The realization that the illegality of the settlements could have serious consequences for the Israeli government, following the adoption of Security Council resolution 2334, and for its affiliated agencies and organs involved in their planning and construction, appears to have spurred the Israeli government into action. This is especially as the Israel Supreme Court has never ruled on the legality under international law of settlements built on public land in the West Bank, for justiciability reasons, as Israeli law and jurisprudence do not prohibit them. (With regard to the establishment of settlements on private Palestinian land, the Supreme Court only ruled in the Elon Moreh case (1979) that they were unlawful if their establishment could not be justified for a military purpose). Therefore, for the vast majority of the settlements, there can be no question of “complementarity” in the ICC’s consideration of whether Palestine’s case is admissible under Article 17 of the Rome Statute, as Israel’s courts do not appear to be willing or able to prosecute the crime.
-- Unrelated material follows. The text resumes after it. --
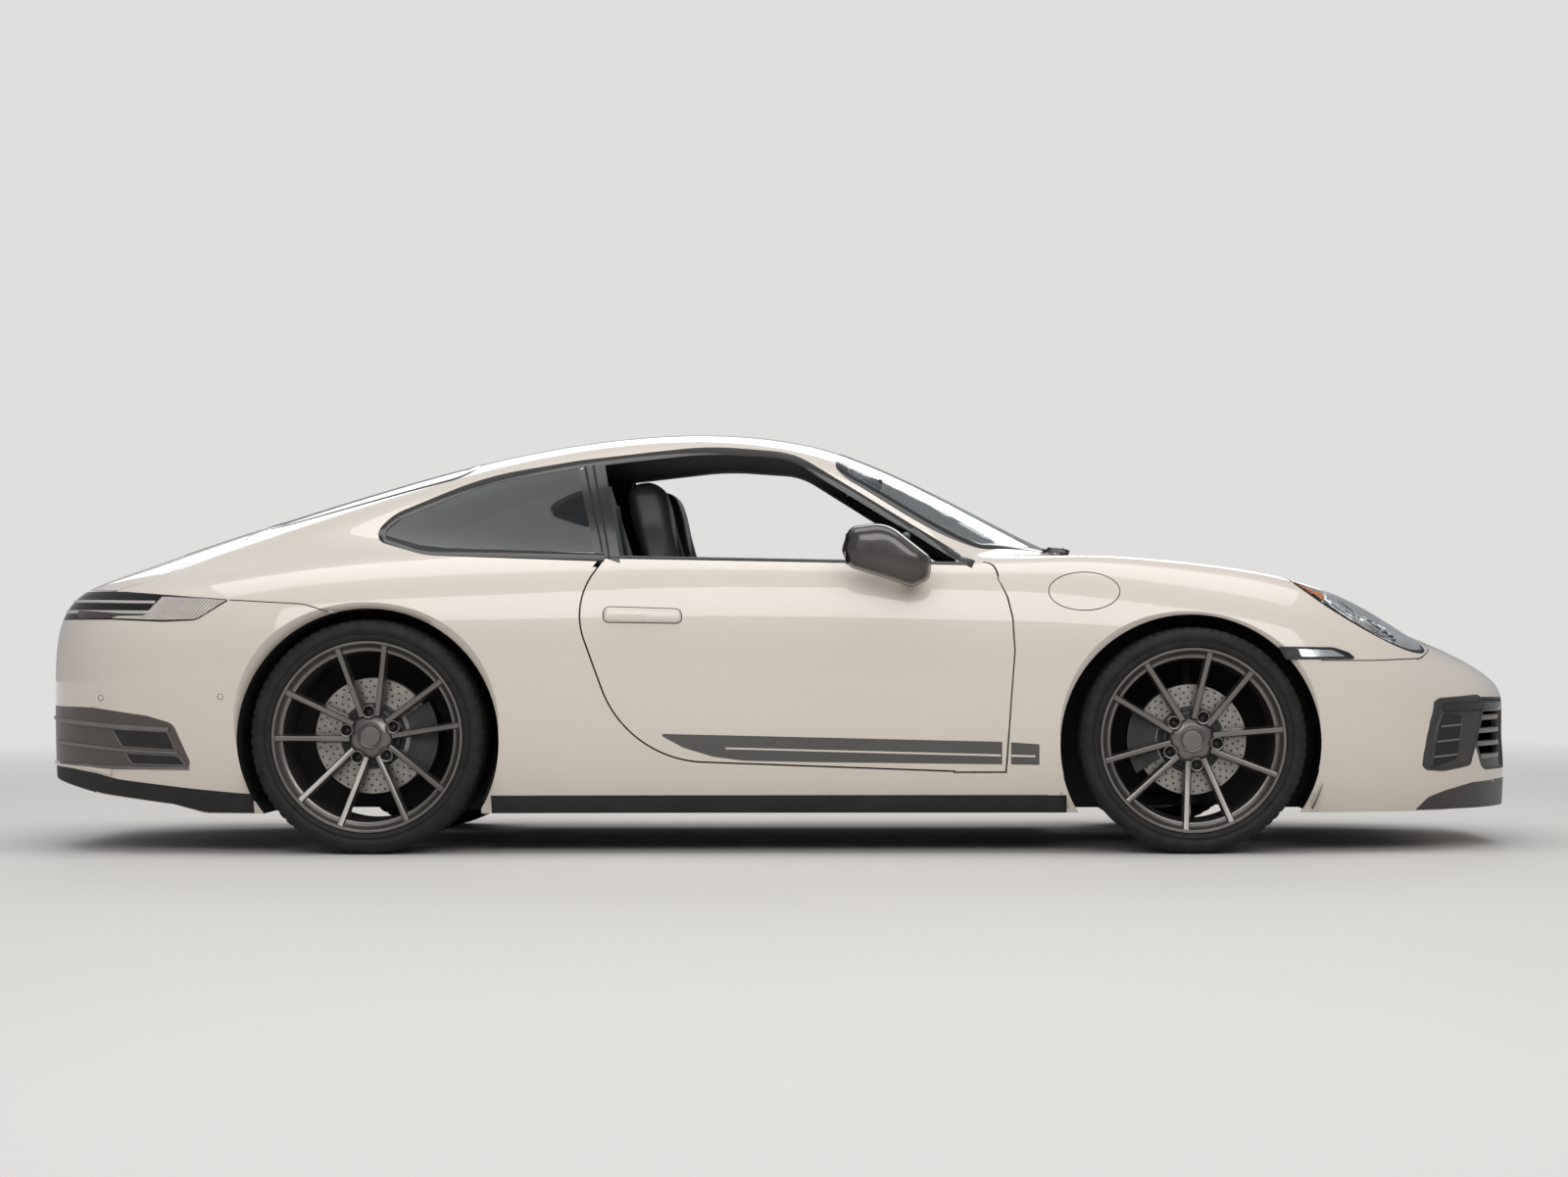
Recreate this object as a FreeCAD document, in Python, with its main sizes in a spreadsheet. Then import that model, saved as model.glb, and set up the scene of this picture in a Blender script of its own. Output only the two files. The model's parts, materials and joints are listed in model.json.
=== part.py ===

The reference to the hundreds of settlements and unauthorized “outposts” established by Israel in East Jerusalem and the West Bank since 1967 in the report on preliminary examination activities for 2019, published by the Office of the Prosecutor, might indicate that it is leaning towards classifying the settlements as a continuing crime.
Given the close relationship between U.S. Ambassador to Israel David Friedman and the settler lobby, which has explicitly called for applying Israeli building and construction laws to the West Bank without needing approval from Israel’s Civil Administration, the “repudiation” of the State Department’s 1978 legal opinion by the Secretary of State should be understood in the light of the very real concern in Israel that the Prosecutor might open an investigation into the activities of the Israeli government, as well as its affiliated agencies and organs involved in the settlement enterprise. Perhaps the settler lobby hopes that the public articulation of this revised legal opinion, combined with the aggressive stance of the Trump administration towards the ICC in general, and Trump’s robust support for Netanyahu, will deter the Prosecutor from taking further steps.
If this is the case, they are likely to have been disappointed by the Prosecutor’s latest warning to the Israeli government about annexing the Jordan Valley. In the words of Roy Schondorf, Israel’s Deputy Attorney General for International Affairs, Netanyahu’s call to annex the Jordan Valley “would expose all Israeli officials who work in the West Bank to prosecution [at the ICC], including local and regional council heads.”